Member of the Chamber of Deputies
- In office 15 May 1945 – 15 May 1957
- Constituency: 6th Departmental Group

Personal details
- Born: 9 July 1907 Santiago, Chile
- Died: 18 April 1981 (aged 73) Santiago, Chile
- Party: Liberal Party
- Spouse: Marta de las Mercedes Risopatrón Guzmán
- Children: 5
- Occupation: Politician
- Profession: Lawyer and farmer

= Fernando Vial =

Chilean politician (1907–1981)

Fernando Vial Letelier (9 July 1907 – 18 April 1981) was a Chilean lawyer, farmer and politician affiliated with the Liberal Party.

He served as a Deputy for the 6th Departmental Group ―Valparaíso and Quillota― for three consecutive legislative periods between 1945 and 1957.

==Biography==
He was born in Santiago on 9 July 1907, the son of Alberto Vial Infante and Teresa Letelier Valdés. He married Marta de las Mercedes Risopatrón Guzmán in Santiago on 19 December 1941; they had five children, including María Cristina, Marta, and Fernando.

Vial studied at the Sacred Hearts School of Santiago and completed his secondary education at a private school in Paris. He later entered the Faculty of Law at the Pontifical Catholic University of Chile, graduating as a lawyer in 1931 with a thesis titled «El plazo en Derecho Procesal» («The Term in Procedural Law»).

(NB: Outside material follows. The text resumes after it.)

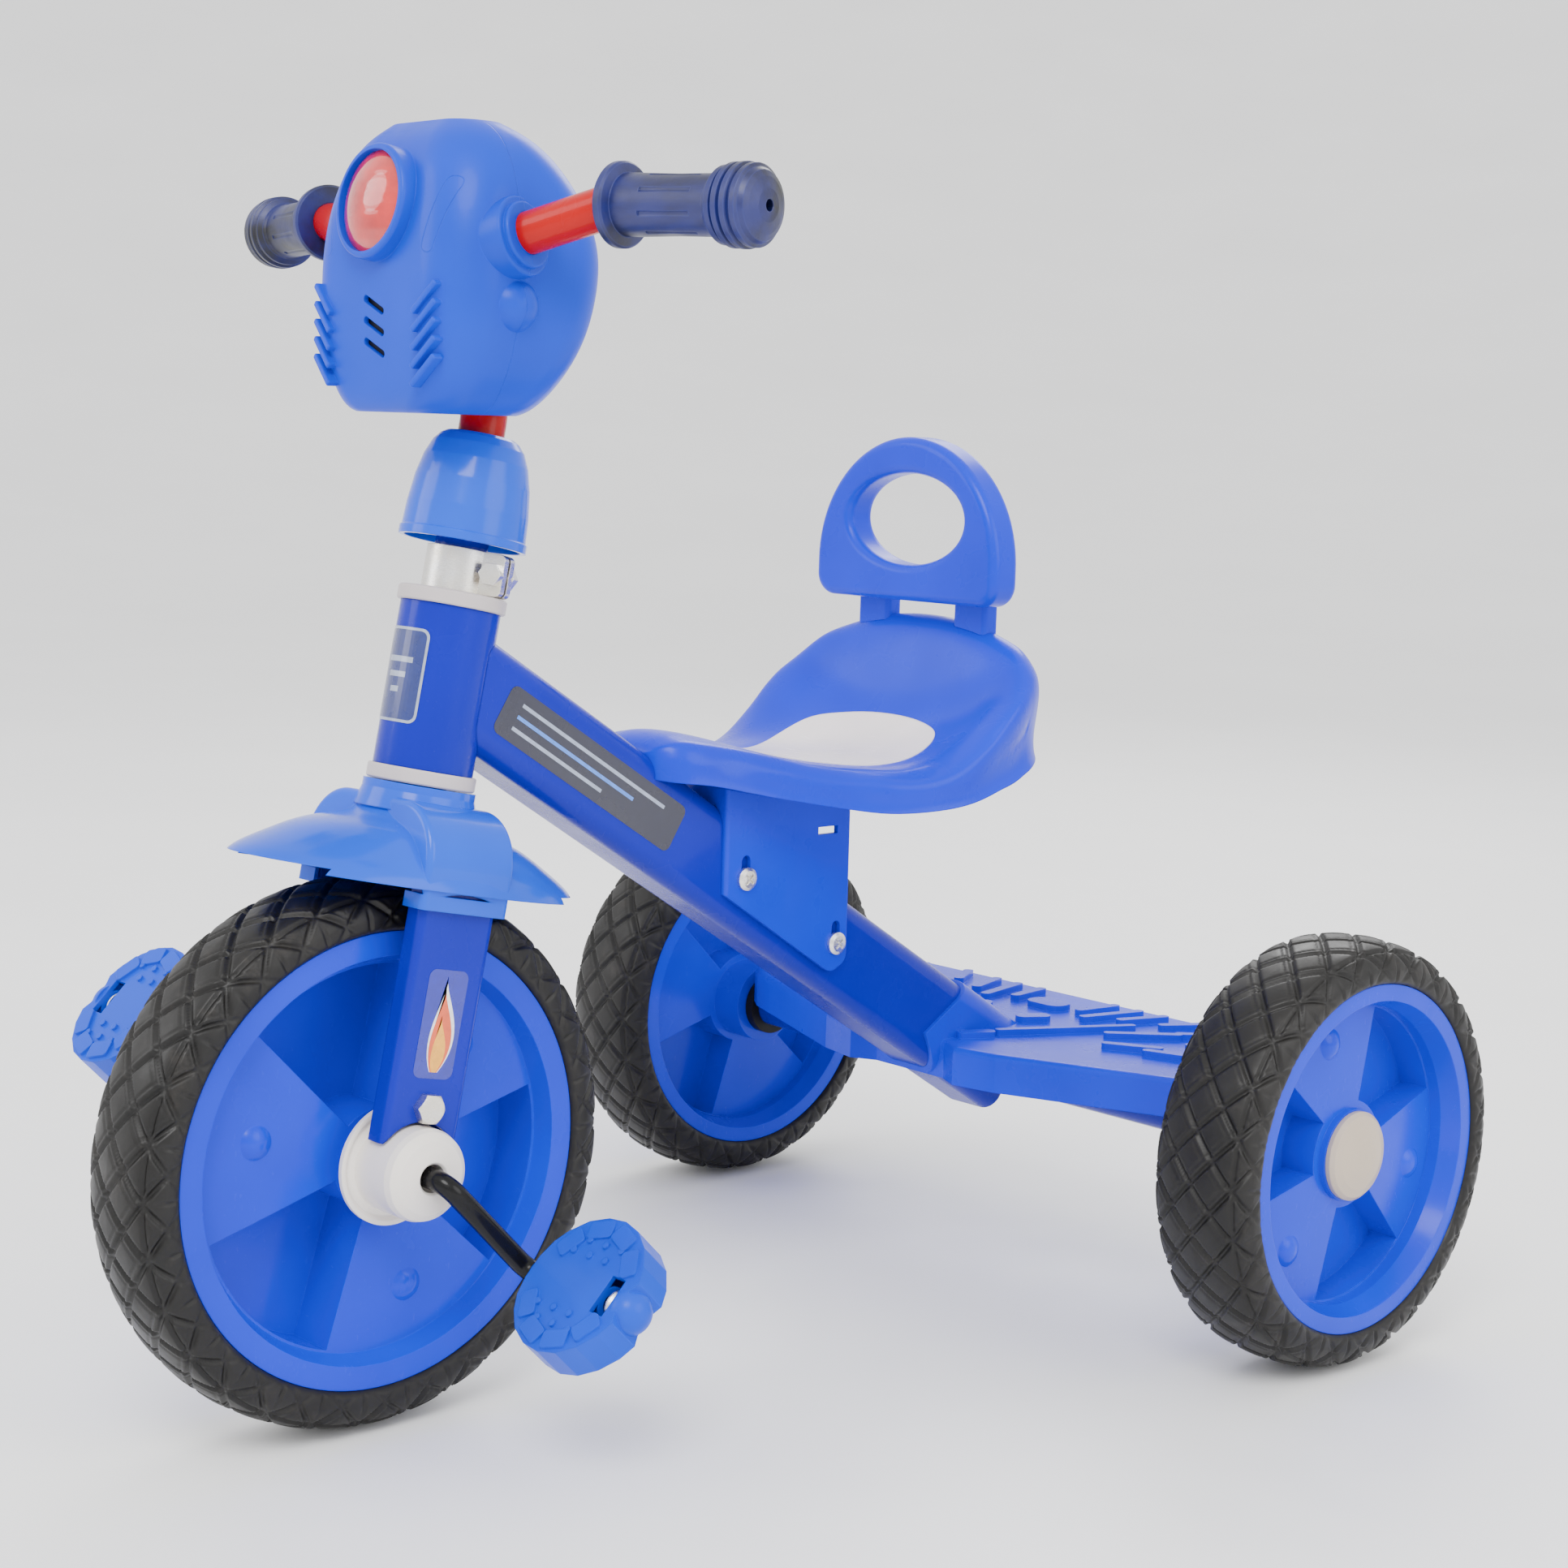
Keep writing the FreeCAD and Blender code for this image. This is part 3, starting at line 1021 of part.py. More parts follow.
def housing_parts():
    outer = housing_solid(0)
    bezel = Part.makeCylinder(26.0, 14.0, V(0, -196.0, 563.0), lens_axis())
    bezel = bezel.makeFillet(2.0, [e for e in bezel.Edges if e.Closed and e.BoundBox.YMin < -208])
    outer = outer.fuse(side_collars() + [bezel])
    for side in (-1, 1):
        for index in range(5):
            rib = Part.makeBox(3.0, 6.0, 20.0, V(-1.5, 0, -10.0))
            rib = rib.makeFillet(1.0, rib.Edges)
            rib = rotated(rib, V(0, 1, 0), side * 48)
            rib = rotated(rib, V(0, 0, 1), side * 8)
            outer = outer.fuse(moved(rib, side * 40.0, -208.0, 490.0 + index * 8.0))
    inner = housing_solid(HOUSING_WALL)
    shell = outer.cut(inner)
    lens_hole = Part.makeCylinder(21.0, 60.0, V(0, -180.0, 560.8), lens_axis())
    lens_seat = Part.makeCylinder(23.0, 20.0, V(0, -205.2, 564.3), lens_axis())
    shell = shell.cut([lens_hole, lens_seat])
    shell = shell.cut(handlebar_solid())
    strip = Part.Face(rounded_rectangle(7.0, 34.0, 3.2))
    strip.rotate(V(0, 0, 0), V(1, 0, 0), 90)
    strips = []
    for side in (-1, 1):
        face = rotated(strip, V(0, 1, 0), side * 14)
        face.translate(V(side * 42.0, -160.0, 558.0))
        strips.append(face.extrude(V(0, -60, 0)))
    shell = shell.cut(strips)
    for index in range(3):
        slot = Part.Face(rounded_rectangle(17.0, 3.4, 1.6))
        slot.rotate(V(0, 0, 0), V(1, 0, 0), 90)
        slot.rotate(V(0, 0, 0), V(0, 1, 0), 24)
        slot.translate(V(0, -180.0, 500.0 + index * 9.5))
        shell = shell.cut(slot.extrude(V(0, -60, 0)))
    front_side = Part.makeBox(300, 200, 300, V(-150, HOUSING_SEAM_Y - 200, 400))
    front = shell.common(front_side)
    rear = shell.cut(front_side)
    front = max(front.Solids, key=lambda solid: solid.Volume)
    rear = max(rear.Solids, key=lambda solid: solid.Volume)
    export(front, "head_shell_front")
    export(rear, "head_shell_rear")

    lens = Part.makeSphere(44.0, V(0, -205.2, 564.3) - lens_axis() * 36.0)
    lens = lens.common(Part.makeCylinder(23.0, 20.0, V(0, -205.2, 564.3), lens_axis()))
    export(lens, "lens_round")
    strip_lenses = []
    skin = outer.cut(housing_solid(HOUSING_WALL))
    for tool in strips:
        piece = skin.common(tool)
        piece = min(piece.Solids, key=lambda solid: solid.BoundBox.YMin)
        strip_lenses.append(piece)
    export(strip_lenses[0], "lens_marker_right")
    export(strip_lenses[1], "lens_marker_left")
    speaker = Part.makeCylinder(20.0, 3.0, V(0, -203.0, 509.5), V(0, 1, 0))
    speaker = speaker.fuse(Part.makeCone(17.0, 9.0, 9.0, V(0, -200.0, 509.5), V(0, 1, 0)))
    export(speaker.common(inner), "speaker")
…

He devoted much of his life to agriculture, owning the estate «Las Masas» in Llay Llay and a small property in Chagres. Politically, he was a member of the Liberal Party, where he served as a director. He was also councilman and later mayor of the Municipality of Llay Llay from 1938 to 1941.

Vial was elected Deputy for the 6th Departmental Group (Valparaíso and Quillota) for the periods 1945–1949, 1949–1953, and 1953–1957. He served on the Standing Committee on Agriculture and Colonization during his three terms, and alternately participated in the Committees on Interior Government, Constitution, Legislation and Justice, Labor and Social Legislation, and Public Works.

Outside politics, he was a member of several Chilean institutions such as the Club Hípico, the National Agriculture Society, and the Club de la Unión.

He died in Santiago on 18 April 1981.